#### Exercise instructions
Copy the data exactly from the line that contains "bpy.context.scene.collection.objects.link(empty)" through the line that contains "depsgraph = bpy.context.evaluated_depsgraph_get()", keeping both end lines and leaving out everything else.

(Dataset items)

________________________

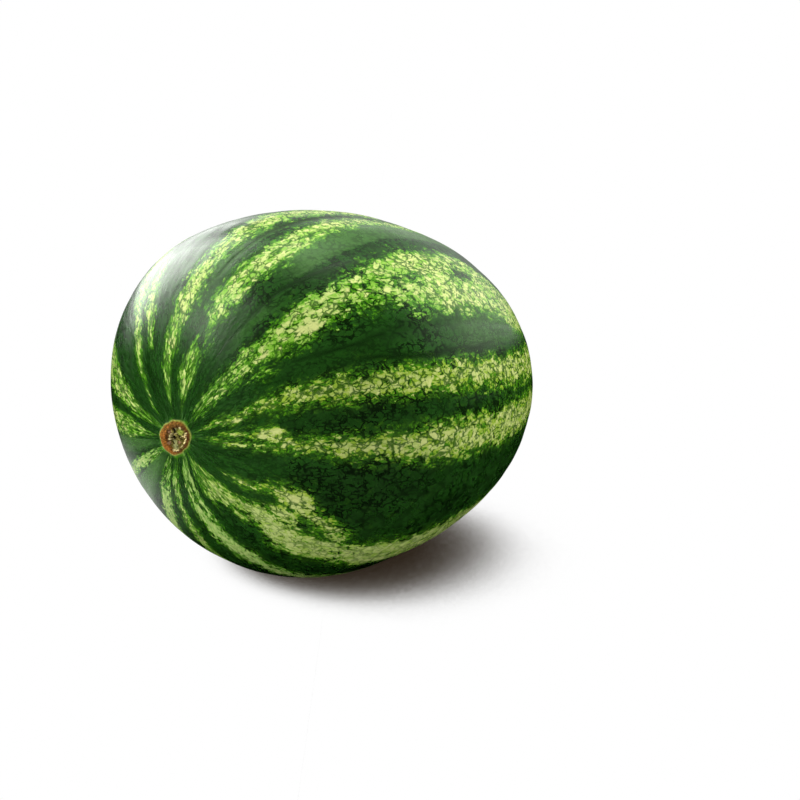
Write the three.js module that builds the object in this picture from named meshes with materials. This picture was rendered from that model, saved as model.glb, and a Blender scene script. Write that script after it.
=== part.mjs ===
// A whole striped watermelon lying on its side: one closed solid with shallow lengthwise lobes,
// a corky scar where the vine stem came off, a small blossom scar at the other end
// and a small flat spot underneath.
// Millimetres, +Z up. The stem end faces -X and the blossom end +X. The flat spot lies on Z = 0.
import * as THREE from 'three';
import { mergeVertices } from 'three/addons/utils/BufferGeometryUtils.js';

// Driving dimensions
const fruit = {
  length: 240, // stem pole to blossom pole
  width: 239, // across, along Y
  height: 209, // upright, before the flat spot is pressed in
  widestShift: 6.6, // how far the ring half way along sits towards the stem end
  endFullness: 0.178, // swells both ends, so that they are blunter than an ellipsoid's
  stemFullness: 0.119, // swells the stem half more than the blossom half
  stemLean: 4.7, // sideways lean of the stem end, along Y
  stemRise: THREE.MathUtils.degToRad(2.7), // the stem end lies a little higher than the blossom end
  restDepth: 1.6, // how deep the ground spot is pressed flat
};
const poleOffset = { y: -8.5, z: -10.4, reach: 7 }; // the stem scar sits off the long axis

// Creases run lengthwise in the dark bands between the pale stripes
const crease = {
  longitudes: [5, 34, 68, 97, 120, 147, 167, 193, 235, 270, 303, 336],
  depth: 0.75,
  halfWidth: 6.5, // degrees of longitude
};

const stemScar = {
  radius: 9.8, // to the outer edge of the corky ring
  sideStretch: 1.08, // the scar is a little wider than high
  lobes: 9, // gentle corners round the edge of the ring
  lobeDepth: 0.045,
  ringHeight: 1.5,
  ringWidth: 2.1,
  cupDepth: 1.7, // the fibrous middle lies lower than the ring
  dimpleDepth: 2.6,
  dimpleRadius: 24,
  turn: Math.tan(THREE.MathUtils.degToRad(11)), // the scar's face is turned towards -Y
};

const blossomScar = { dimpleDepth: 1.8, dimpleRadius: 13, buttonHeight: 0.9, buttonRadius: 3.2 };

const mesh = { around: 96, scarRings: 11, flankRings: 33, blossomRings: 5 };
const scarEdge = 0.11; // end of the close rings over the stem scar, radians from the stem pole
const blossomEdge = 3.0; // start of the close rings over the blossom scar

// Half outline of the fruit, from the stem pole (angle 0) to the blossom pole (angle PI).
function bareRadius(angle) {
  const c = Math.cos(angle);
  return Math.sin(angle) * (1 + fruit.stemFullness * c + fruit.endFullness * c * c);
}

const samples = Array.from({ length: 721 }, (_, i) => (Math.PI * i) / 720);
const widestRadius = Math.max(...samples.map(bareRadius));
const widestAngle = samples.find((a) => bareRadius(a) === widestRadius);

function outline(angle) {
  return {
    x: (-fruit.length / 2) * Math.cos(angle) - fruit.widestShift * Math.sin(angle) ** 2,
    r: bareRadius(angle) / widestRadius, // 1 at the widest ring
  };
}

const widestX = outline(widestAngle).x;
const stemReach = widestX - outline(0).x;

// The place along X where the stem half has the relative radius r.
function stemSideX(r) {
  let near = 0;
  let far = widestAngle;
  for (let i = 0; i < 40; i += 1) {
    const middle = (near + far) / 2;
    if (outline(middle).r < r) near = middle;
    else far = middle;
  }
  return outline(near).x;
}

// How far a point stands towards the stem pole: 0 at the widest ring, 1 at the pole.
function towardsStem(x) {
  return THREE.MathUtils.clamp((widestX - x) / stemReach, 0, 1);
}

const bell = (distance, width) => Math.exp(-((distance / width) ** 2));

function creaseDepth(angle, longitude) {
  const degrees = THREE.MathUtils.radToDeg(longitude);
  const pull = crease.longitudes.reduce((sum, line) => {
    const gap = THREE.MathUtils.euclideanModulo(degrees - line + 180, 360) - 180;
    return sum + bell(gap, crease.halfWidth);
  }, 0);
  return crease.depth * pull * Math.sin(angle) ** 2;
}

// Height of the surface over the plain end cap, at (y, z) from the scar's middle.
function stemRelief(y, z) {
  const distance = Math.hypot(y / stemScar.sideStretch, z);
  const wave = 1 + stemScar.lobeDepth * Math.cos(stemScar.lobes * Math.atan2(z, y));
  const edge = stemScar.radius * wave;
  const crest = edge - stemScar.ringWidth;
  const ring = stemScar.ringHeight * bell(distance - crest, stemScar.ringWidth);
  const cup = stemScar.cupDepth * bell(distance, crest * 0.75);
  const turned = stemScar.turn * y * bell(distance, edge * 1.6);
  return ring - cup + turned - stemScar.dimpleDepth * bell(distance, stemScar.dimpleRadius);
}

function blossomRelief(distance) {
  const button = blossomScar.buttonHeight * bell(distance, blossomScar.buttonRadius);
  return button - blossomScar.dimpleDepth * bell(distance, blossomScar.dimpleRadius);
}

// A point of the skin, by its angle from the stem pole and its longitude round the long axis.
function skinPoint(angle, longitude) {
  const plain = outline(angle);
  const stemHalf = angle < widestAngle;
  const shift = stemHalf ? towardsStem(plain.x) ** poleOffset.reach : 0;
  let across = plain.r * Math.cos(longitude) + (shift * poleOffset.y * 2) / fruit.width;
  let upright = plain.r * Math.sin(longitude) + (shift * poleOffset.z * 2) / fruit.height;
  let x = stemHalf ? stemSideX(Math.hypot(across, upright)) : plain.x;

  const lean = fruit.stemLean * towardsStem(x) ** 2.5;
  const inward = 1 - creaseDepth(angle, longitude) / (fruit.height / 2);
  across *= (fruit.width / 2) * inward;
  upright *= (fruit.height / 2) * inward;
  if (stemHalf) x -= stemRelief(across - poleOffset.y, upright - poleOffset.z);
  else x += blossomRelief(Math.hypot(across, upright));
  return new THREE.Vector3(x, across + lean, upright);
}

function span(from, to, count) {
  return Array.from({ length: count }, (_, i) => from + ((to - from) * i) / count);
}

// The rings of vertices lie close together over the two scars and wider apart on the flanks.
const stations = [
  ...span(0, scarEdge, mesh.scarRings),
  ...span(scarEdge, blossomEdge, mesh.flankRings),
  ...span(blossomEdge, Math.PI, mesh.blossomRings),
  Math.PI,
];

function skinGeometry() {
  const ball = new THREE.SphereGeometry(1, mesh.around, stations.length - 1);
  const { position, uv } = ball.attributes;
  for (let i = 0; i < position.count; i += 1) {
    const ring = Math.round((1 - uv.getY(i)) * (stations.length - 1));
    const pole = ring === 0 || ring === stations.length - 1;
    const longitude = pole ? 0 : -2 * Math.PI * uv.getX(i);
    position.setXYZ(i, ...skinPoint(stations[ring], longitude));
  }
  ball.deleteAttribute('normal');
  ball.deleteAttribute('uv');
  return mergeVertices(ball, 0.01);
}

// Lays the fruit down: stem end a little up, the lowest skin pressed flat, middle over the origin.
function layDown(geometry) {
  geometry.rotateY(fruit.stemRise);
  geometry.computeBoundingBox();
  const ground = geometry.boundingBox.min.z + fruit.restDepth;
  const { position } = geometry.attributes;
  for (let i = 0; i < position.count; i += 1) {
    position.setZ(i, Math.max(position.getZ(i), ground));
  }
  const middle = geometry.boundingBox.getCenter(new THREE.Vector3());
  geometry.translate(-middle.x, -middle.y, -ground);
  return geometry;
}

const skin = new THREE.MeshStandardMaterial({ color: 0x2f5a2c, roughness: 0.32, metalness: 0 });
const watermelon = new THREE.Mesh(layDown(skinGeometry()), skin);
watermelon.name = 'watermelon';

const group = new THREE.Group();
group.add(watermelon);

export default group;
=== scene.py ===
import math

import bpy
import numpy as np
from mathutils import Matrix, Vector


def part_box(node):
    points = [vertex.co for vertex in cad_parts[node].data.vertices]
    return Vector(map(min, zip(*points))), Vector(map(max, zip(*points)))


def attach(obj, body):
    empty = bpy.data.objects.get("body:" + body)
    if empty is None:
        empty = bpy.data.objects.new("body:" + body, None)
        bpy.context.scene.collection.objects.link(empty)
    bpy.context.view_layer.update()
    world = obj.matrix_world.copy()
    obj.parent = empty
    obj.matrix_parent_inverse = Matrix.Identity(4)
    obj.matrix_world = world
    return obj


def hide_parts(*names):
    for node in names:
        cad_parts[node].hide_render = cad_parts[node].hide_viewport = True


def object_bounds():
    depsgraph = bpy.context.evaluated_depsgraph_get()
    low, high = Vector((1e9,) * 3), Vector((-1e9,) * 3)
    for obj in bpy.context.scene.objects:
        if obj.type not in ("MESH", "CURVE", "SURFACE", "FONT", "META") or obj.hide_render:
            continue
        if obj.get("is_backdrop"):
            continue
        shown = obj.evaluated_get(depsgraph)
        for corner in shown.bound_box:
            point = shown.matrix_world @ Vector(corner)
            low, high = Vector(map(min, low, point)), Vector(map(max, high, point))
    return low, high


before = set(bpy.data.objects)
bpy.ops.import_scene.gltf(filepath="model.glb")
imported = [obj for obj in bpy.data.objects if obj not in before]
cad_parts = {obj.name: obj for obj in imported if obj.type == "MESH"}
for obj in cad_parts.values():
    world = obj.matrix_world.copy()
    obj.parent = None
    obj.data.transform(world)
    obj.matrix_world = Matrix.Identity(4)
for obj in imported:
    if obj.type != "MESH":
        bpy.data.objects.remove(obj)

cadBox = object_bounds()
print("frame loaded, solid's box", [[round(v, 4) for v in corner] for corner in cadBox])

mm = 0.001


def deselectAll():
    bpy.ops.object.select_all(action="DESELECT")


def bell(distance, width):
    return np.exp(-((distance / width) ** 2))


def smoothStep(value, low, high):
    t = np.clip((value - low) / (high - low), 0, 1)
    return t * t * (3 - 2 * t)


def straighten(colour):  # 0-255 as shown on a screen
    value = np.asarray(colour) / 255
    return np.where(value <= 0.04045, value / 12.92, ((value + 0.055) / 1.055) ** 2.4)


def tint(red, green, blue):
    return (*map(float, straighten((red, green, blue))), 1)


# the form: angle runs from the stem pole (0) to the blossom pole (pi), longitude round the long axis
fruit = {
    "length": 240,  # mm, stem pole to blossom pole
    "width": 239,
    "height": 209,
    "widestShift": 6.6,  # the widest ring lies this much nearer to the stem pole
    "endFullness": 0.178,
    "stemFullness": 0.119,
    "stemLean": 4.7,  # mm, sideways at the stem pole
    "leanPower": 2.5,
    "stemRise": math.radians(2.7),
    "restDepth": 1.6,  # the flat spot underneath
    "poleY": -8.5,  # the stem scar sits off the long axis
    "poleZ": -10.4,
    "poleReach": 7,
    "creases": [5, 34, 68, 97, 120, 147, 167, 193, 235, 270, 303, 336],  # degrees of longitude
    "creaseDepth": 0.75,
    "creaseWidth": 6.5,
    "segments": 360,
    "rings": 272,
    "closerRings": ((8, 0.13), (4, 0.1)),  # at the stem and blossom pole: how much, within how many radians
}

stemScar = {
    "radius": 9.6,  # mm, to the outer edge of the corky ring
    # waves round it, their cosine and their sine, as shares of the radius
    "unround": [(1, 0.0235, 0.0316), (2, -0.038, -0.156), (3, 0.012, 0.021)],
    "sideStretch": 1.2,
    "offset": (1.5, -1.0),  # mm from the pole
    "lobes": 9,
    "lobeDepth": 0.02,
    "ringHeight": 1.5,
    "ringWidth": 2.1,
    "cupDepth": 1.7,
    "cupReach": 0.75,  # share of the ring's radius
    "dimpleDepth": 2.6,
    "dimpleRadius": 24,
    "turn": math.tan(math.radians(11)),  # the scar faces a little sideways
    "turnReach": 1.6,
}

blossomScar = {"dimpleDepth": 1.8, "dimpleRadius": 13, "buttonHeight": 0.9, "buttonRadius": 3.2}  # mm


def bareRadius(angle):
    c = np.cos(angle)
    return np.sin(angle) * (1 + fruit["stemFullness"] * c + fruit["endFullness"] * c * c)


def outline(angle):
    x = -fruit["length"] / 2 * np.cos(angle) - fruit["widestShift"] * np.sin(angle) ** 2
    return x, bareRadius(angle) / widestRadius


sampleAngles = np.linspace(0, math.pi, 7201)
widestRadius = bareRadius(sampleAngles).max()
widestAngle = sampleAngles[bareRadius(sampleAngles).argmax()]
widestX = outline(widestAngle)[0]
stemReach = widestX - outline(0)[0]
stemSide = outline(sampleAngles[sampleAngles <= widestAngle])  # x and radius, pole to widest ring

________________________

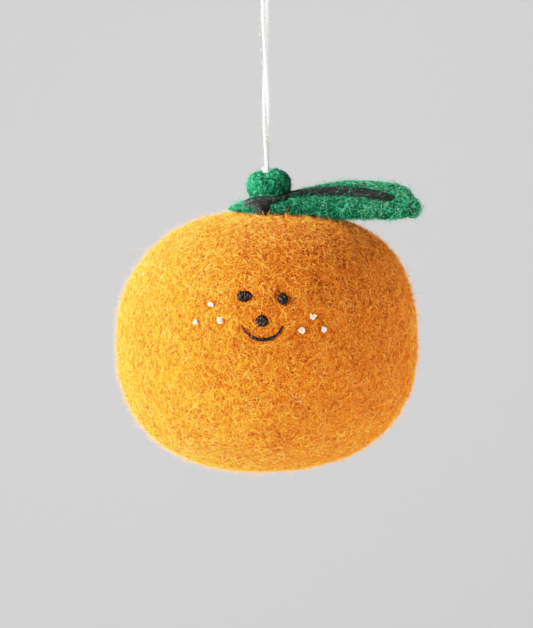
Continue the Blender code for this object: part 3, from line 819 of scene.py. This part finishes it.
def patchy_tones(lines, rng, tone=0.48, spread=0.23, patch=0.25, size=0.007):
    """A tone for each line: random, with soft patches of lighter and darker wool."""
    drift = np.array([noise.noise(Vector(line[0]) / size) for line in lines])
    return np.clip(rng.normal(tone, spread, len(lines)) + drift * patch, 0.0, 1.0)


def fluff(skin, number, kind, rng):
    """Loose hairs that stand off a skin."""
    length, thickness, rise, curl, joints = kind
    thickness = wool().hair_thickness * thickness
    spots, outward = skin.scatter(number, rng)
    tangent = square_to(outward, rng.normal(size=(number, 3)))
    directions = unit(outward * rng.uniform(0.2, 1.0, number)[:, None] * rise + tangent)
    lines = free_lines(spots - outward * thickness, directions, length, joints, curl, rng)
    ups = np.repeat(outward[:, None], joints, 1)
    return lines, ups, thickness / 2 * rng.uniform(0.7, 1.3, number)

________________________

#### Solution to this problem
        bpy.context.scene.collection.objects.link(empty)
    bpy.context.view_layer.update()
    world = obj.matrix_world.copy()
    obj.parent = empty
    obj.matrix_parent_inverse = Matrix.Identity(4)
    obj.matrix_world = world
    return obj


def hide_parts(*names):
    for node in names:
        cad_parts[node].hide_render = cad_parts[node].hide_viewport = True


def object_bounds():
    depsgraph = bpy.context.evaluated_depsgraph_get()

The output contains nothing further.